What can you tell us about the book of poetry you have coming out? What type of poetry is it? How did you come to the decision to put this out there?
“I wasn’t going to but I actually started writing without even planning on putting anything out. I’m always a little hesitant when people do crossover things. But I had a lot of time this summer where I was just sitting down and writing these longform, seven-page poems and I was a little bit surprised. I felt like they were coming from a different source of inspiration. I don’t know if it’s because it was so unstressful, those few months, but as I was looking at them in October, I was like, ‘These are really good’ so I decided I was either going to put them into a book or do a spoken word type thing. A two hour like, not an audiobook, but basically an audiobook. I think the people who like my music would really like the words. It’s interesting because you can tell it’s written by the same person. I wouldn’t say it’s better [than the songs] but there’s definitely more layers to it. I’m interested to see where it goes. I’ll have to figure out whether I want to do it in a big way or like a soft release.”
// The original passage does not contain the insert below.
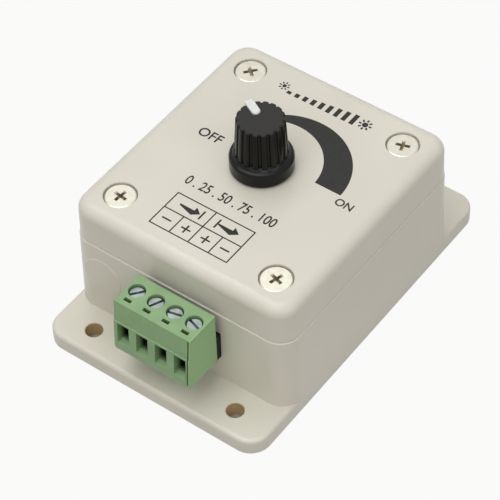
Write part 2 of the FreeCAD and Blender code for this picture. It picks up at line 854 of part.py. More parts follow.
def knurled_end():
    """The grooved and split end of the shaft that the knob is pushed on."""
    points = []
    for i in range(2 * pot_knurl_teeth):
        angle = math.pi * i / pot_knurl_teeth
        r = pot_shaft_r - (pot_knurl_depth if i % 2 else 0)
        points.append(Vector(knob_x + r * math.cos(angle), knob_y + r * math.sin(angle), knurl_z))
    end = flat_face(points).extrude(Vector(0, 0, pot_knurl_length))
    slot = block(knob_x - pot_shaft_r, knob_x + pot_shaft_r, knob_y - pot_shaft_slot / 2,
                 knob_y + pot_shaft_slot / 2, knurl_z, shaft_top_z + past)
    return end.cut([slot])


def pot_shaft():
    groove_bottom = pot_bush_top_z + clip_gap
    groove_top = groove_bottom + clip_thickness
    groove_r = pot_shaft_r - clip_groove
    profile = [(0, pot_rotor_z), (pot_shaft_r, pot_rotor_z), (pot_shaft_r, groove_bottom),
               (groove_r, groove_bottom), (groove_r, groove_top), (pot_shaft_r, groove_top),
               (pot_shaft_r, knurl_z), (0, knurl_z)]
    return joined([turned(profile, knob_x, knob_y), knurled_end()])


def pot_rotor():
    top = pot_rotor_z + pot_rotor_thickness
    disc = rod(knob_x, knob_y, pot_rotor_z, top, pot_rotor_r)
    return disc.cut([rod(knob_x, knob_y, pot_rotor_z - past, top + past, pot_shaft_r)])


def pot_wiper():
    """A spring washer with a raised finger that runs on the track."""
    bottom = pot_rotor_z + pot_rotor_thickness
    top = bottom + pot_wiper_thickness
    outer_r = pot_rotor_r - pot_wiper_inset
    ring = rod(knob_x, knob_y, bottom, top, outer_r)
    ring = ring.cut([rod(knob_x, knob_y, bottom - past, top + past, outer_r - pot_wiper_width)])
    finger_y = knob_y + outer_r - pot_finger_inset
    finger = block(knob_x - pot_finger_width / 2, knob_x + pot_finger_width / 2,
                   finger_y - pot_finger_length, finger_y, top - sunk_short, pot_wafer_z - contact_fit)
    return spun(joined([ring, finger]), knob_x, knob_y, pointer_angle_deg - 90)


def shaft_clip():
    """The open ring in the shaft's groove that keeps it in the neck."""
    bottom = pot_bush_top_z + clip_gap + clip_side_gap
    top = bottom + clip_thickness - 2 * clip_side_gap
    bore = pot_shaft_r - clip_groove + clip_bore_gap
    ring = rod(knob_x, knob_y, bottom, top, clip_r)
    mouth = block(knob_x, knob_x + clip_r + past, knob_y - clip_mouth / 2, knob_y + clip_mouth / 2,
                  bottom - past, top + past)
    return ring.cut([rod(knob_x, knob_y, bottom - past, top + past, bore), mouth])


# Knob


def fluted_outline(r, z):
    """A ring of round ridges with a shallow hollow between each pair, one ridge under the pointer."""
    ridge_half = knob_ridge_share / 2
    shares = [-ridge_half, 0, ridge_half, 0.5, 1 - ridge_half]
    radii = [r, r + knob_ridge_crown, r, r - knob_flute_depth, r]
    pointer_angle = math.radians(pointer_angle_deg)
    edges = []
    for i in range(knob_flutes):
        angles = [pointer_angle + 2 * math.pi * (i + share) / knob_flutes for share in shares]
        spots = [Vector(knob_x + q * math.cos(a), knob_y + q * math.sin(a), z) for q, a in zip(radii, angles)]
        edges.append(Part.Arc(spots[0], spots[1], spots[2]).toShape())
        edges.append(Part.Arc(spots[2], spots[3], spots[4]).toShape())
    return Part.Wire(edges)


def knob_skirt(bore):
    """The turned foot of the knob, hollow underneath round its hub."""
    z0 = knob_bottom_z
    hub = bore + knob_hub_wall
    hollow = z0 + knob_hollow_depth
    root = skirt_top_z + knob_root
    return turned([
        (bore, z0 + knob_hub_lift), (hub, z0 + knob_hub_lift), (hub, hollow), (knob_hollow_r, hollow),
        (knob_hollow_r, z0), (skirt_foot_r, z0), (skirt_r, z0 + skirt_bevel),
        (skirt_r, skirt_top_z - skirt_edge),
        (skirt_r - skirt_edge_middle, skirt_top_z - skirt_edge_middle),
        (skirt_r - skirt_edge, skirt_top_z),
        (knob_body_foot_r + knob_root_middle, skirt_top_z + knob_root_middle),
        (knob_body_foot_r - knob_root_inset, root), (bore, root),
    ], knob_x, knob_y)


def knob_grip(bore):
    """The fluted upper part, which narrows upward and has a small bevel round its flat top."""
    foot = skirt_top_z + sunk_short
    grip = Part.makeLoft([fluted_outline(knob_body_foot_r, foot),
                          fluted_outline(knob_body_top_r, knob_top_z - knob_top_bevel),
                          fluted_outline(knob_body_top_r - knob_top_bevel, knob_top_z)], True, True)
    return grip.cut([rod(knob_x, knob_y, foot - past, knob_bottom_z + knob_bore_depth, bore)])


def knob_body():
    bore = pot_shaft_r + knob_bore_gap
    return joined([knob_skirt(bore), knob_grip(bore)]).cut([pointer_solid(pointer_fit)])


def pointer_solid(grow):
    """The white insert: a bar across the top that turns down the side, with a rounded inner end."""
    half = pointer_width / 2 + grow
    reach = knob_body_top_r + pointer_overhang + grow
    floor = knob_top_z - pointer_depth - grow
    top = knob_top_z + pointer_rise
    start = pointer_start + pointer_width / 2
    fin_x = knob_x + knob_body_top_r - pointer_fin - grow
    fin_z = skirt_top_z + pointer_fin_lift - grow
    bar = block(knob_x + start, knob_x + reach, knob_y - half, knob_y + half, floor, top)
    round_end = rod(knob_x + start, knob_y, floor, top, half)
    fin = block(fin_x, knob_x + reach, knob_y - half, knob_y + half, fin_z, top)
    return spun(joined([bar, round_end, fin]), knob_x, knob_y, pointer_angle_deg)


# Parts on the board


def lead_box(x, y, width, depth, z1):
    return block(x - width / 2, x + width / 2, y - depth / 2, y + depth / 2,
                 board_underside_z - lead_below_board, z1)


def lead_rod(x, y, r, z1):
    return rod(x, y, board_underside_z - lead_below_board, z1, r)


def transistor(y):
    """A power transistor, upright, with its tab towards the side wall."""
    foot = board_top + transistor_lift
    tab_foot = foot + transistor_tab_lift
    tab_top = cover_ceiling - transistor_top_gap
    back = transistor_x - transistor_body_depth / 2
    half = transistor_width / 2
    body = block(back, back + transistor_body_depth, y - half, y + half, foot, foot + transistor_body_height)
    tab = block(back - transistor_tab, back, y - half, y + half, tab_foot, tab_top)
    hole = Part.makeCylinder(transistor_tab_hole_r, transistor_tab + 2 * past,
                             Vector(back - transistor_tab - past, y, tab_top - transistor_tab_hole_drop),
                             Vector(1, 0, 0))
    leads = [lead_box(transistor_x, y + i * transistor_lead_pitch, transistor_lead_depth,
                      transistor_lead_width, foot) for i in (-1, 0, 1)]
    return body, tab.cut([hole]), leads


def capacitor(x, y, r, height, pitch):
    """An upright electrolytic can on its rubber seal, with the crimp near its foot."""
    foot = board_top + capacitor_lift
    seal_top = foot + capacitor_seal_height
    crimp = seal_top + capacitor_crimp_height
    top = foot + height
    can = turned([(0, seal_top), (r, seal_top), (r, crimp - capacitor_crimp_half),
                  (r - capacitor_crimp_depth, crimp), (r, crimp + capacitor_crimp_half),
                  (r, top - capacitor_shoulder), (r - capacitor_shoulder, top), (0, top)], x, y)
    seal = rod(x, y, foot, seal_top, r - capacitor_seal_inset)
    leads = [lead_rod(x, y + side * pitch / 2, capacitor_lead_r, foot) for side in (-1, 1)]
    return can, seal, leads


def chip():
    foot = board_top + chip_lift
    top = foot + chip_height
    shoulder = foot + chip_height / 2
    body = block(chip_x - chip_width / 2, chip_x + chip_width / 2,
                 chip_y - chip_length / 2, chip_y + chip_length / 2, foot, top)
    notch = rod(chip_x, chip_y + chip_length / 2, top - chip_notch_depth, top + past, chip_notch_r)
    leads = []
    for side in (-1, 1):
        x = chip_x + side * chip_lead_row
        inner = chip_x + side * chip_width / 2
        for i in range(chip_row_leads):
            y = chip_y + (i - (chip_row_leads - 1) / 2) * chip_lead_pitch
            down = lead_box(x, y, chip_lead_thickness, chip_lead_width, shoulder)
            across = block(min(inner, x), max(inner, x), y - chip_lead_width / 2, y + chip_lead_width / 2,
                           shoulder - chip_lead_thickness, shoulder)
            leads.append(joined([down, across]))
    return body.cut([notch]), leads


def regulator():
    foot = board_top + regulator_lift
    top = foot + regulator_height
    reach = regulator_r + past
    body = rod(regulator_x, regulator_y, foot, top, regulator_r)
    flat = block(regulator_x - reach, regulator_x + reach, regulator_y - reach,
                 regulator_y - regulator_flat, foot - past, top + past)
    leads = [lead_rod(regulator_x + i * regulator_lead_pitch, regulator_y, regulator_lead_r, foot)
             for i in (-1, 0, 1)]
    return body.cut([flat]), leads


def axial_part(x, y, r, length, pitch, lead_r):
    """A small round part that lies along X, with a lead bent down at each end."""
    z = board_top + axial_lift + r
    body = Part.makeCylinder(r, length, Vector(x - length / 2, y, z), Vector(1, 0, 0))
    leads = []
    for side in (-1, 1):
        bend = x + side * pitch / 2
        across = Part.makeCylinder(lead_r, (pitch - length) / 2, Vector(x + side * length / 2, y, z),
                                   Vector(side, 0, 0))
        knee = Part.makeSphere(lead_r, Vector(bend, y, z))
        leads.append(joined([across, knee, lead_rod(bend, y, lead_r, z)]))
    return body, leads


def ceramic(x, y):
    """A small disc capacitor, standing on its edge."""
    z = board_top + ceramic_lift + ceramic_r
    disc = Part.makeCylinder(ceramic_r, ceramic_thickness, Vector(x, y - ceramic_thickness / 2, z),
                             Vector(0, 1, 0))
    inner_side = ceramic_lead_pitch / 2 - ceramic_lead_r
    meet = z - math.sqrt(ceramic_r ** 2 - inner_side ** 2)
    leads = [lead_rod(x + side * ceramic_lead_pitch / 2, y, ceramic_lead_r, meet).cut([disc])
             for side in (-1, 1)]
    return disc, leads


def split(results):
    """Bodies and leads of several like parts, as two lists."""
    bodies = [result[0] for result in results]
    leads = [lead for result in results for lead in result[-1]]
    return bodies, leads


def save_housing(leads):
    save("base_housing", [base_housing()])
    save("cover", [cover()])
    save("cover_screws", [cover_screw(sx, sy) for sx, sy, x, y in corners(1, 1)])
    save("circuit_board", [circuit_board(leads)])
    save("board_screws", [board_screw(x, y) for sx, sy, x, y in corners(board_post_x, board_post_y)])


def save_terminals(pins):
    save("terminal_header", [terminal_header()])
    save("header_pins", pins)
    save("plug_housing", [plug_housing()])
    save("plug_contacts", [plug_contact(x) for x in pole_x])
    for i, x in enumerate(pole_x):
        save(f"plug_screw_{i + 1}", [pole_screw(x, pole_screw_turns_deg[i % len(pole_screw_turns_deg)])])
        save(f"wire_clamp_{i + 1}", [wire_clamp(x)])


def save_potentiometer(pins):
    save("pot_can", [pot_can()])
    save("pot_wafer", [pot_wafer()])
    save("pot_pins", pins)
    save("pot_bushing", [pot_bushing()])
    save("pot_shaft", [pot_shaft()])
    save("pot_rotor", [pot_rotor()])
    save("pot_wiper", [pot_wiper()])
    save("shaft_clip", [shaft_clip()])
    save("knob_body", [knob_body()])
    save("knob_pointer", [pointer_solid(0)])


def board_parts():
    """The solids of each node that is soldered to the board, and all of their leads."""
    transistors = [transistor(y) for y in transistor_y]
    cans = [capacitor(half_x - large_capacitor_inset, large_capacitor_y, *large_capacitor_size),
            capacitor(small_capacitor_x, half_y - small_capacitor_inset, *small_capacitor_size)]
    chip_body, chip_leads = chip()
    regulator_body, regulator_leads = regulator()
    nodes = {
        "transistor_tabs": [result[1] for result in transistors],
        "capacitor_seals": [result[1] for result in cans],
        "timer_chip": [chip_body],
        "timer_chip_leads": chip_leads,
        "regulator": [regulator_body],
        "regulator_leads": regulator_leads,
    }
    nodes["transistor_bodies"], nodes["transistor_leads"] = split(transistors)
    nodes["capacitor_cans"], nodes["capacitor_leads"] = split(cans)
    nodes["power_diode"], nodes["power_diode_leads"] = split(
        [axial_part(power_diode_x, power_diode_y, power_diode_r, power_diode_length, power_diode_pitch,
                    power_diode_lead_r)])
    nodes["signal_diodes"], nodes["signal_diode_leads"] = split(
        [axial_part(signal_diode_x, half_y - inset, signal_diode_r, signal_diode_length,
                    signal_diode_pitch, signal_diode_lead_r) for inset in signal_diode_insets])
    nodes["resistors"], nodes["resistor_leads"] = split(
        [axial_part(resistor_x, half_y - inset, resistor_r, resistor_length, resistor_pitch,
                    resistor_lead_r) for inset in resistor_insets])
    nodes["ceramic_capacitors"], nodes["ceramic_capacitor_leads"] = split(
        [ceramic(back_ceramic_x, half_y - back_ceramic_inset), ceramic(front_ceramic_x, front_ceramic_y)])
    leads = [lead for node, shapes in nodes.items() if node.endswith("_leads") for lead in shapes]
    return nodes, leads


def main():
    os.makedirs("parts", exist_ok=True)
    header_pins = [header_pin_solid(x) for x in pole_x]
    pot_pins = [pot_pin(i) for i in (-1, 0, 1)]
    nodes, leads = board_parts()
    save_housing(header_pins + pot_pins + leads)
    save_terminals(header_pins)
    save_potentiometer(pot_pins)
    for node, shapes in nodes.items():
        save(node, shapes)


main()
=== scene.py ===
# %% [markdown]
# # A rotary dimmer for light strips
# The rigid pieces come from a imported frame, where each one already has its real size and place.
# They could be modelled again here, but then they might no longer fit each other and their joints.
# So this lesson gives every piece its finish, adds the printing on the cover, and then sets the
# camera, the floor and the light.

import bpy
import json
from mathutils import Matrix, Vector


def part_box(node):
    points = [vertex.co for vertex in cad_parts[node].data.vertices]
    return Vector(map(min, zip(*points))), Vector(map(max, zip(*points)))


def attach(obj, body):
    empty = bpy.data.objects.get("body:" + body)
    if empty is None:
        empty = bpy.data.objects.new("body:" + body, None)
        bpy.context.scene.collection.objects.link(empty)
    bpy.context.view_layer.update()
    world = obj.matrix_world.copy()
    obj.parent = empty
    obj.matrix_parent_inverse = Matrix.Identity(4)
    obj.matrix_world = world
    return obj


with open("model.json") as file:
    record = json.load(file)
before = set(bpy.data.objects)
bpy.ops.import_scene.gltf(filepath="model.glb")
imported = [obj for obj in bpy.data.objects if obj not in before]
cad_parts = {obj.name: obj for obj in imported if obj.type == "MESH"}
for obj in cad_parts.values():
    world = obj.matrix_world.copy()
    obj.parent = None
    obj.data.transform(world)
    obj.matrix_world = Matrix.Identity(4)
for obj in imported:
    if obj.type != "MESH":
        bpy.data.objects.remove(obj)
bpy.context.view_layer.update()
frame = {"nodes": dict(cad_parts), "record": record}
print("pieces in the frame:", len(frame["nodes"]))

# %% [markdown]
# ## Units and colours
# Blender works in metres here, and the object is easier to describe in millimetres, so every size
# below is in millimetres and is turned to metres where it is used. Colours are picked as sRGB hex
# values, as a paint program shows them, while a shader wants linear light. One function converts.

# %% Units and colours
import json
import math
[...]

How is it different than writing a song?
“Usually when I’m writing music, it always feels the same. It’s always felt the same, since I was young. But when I was writing these poems, it kind of felt like it was coming from either a different place of wisdom or experience. Even the phrasing is really different. Like it’s more classic. I’m even trying to remember how I learned different stanzas and ways of phrasing things. I’m like, ‘Did I learn that in my 11th grade poetry class?’ And then I realized when I was younger I always wanted to put together a book of poems and I’d forgotten that I ever wanted to do that. I’m hoping that it happens in the next six months or so.”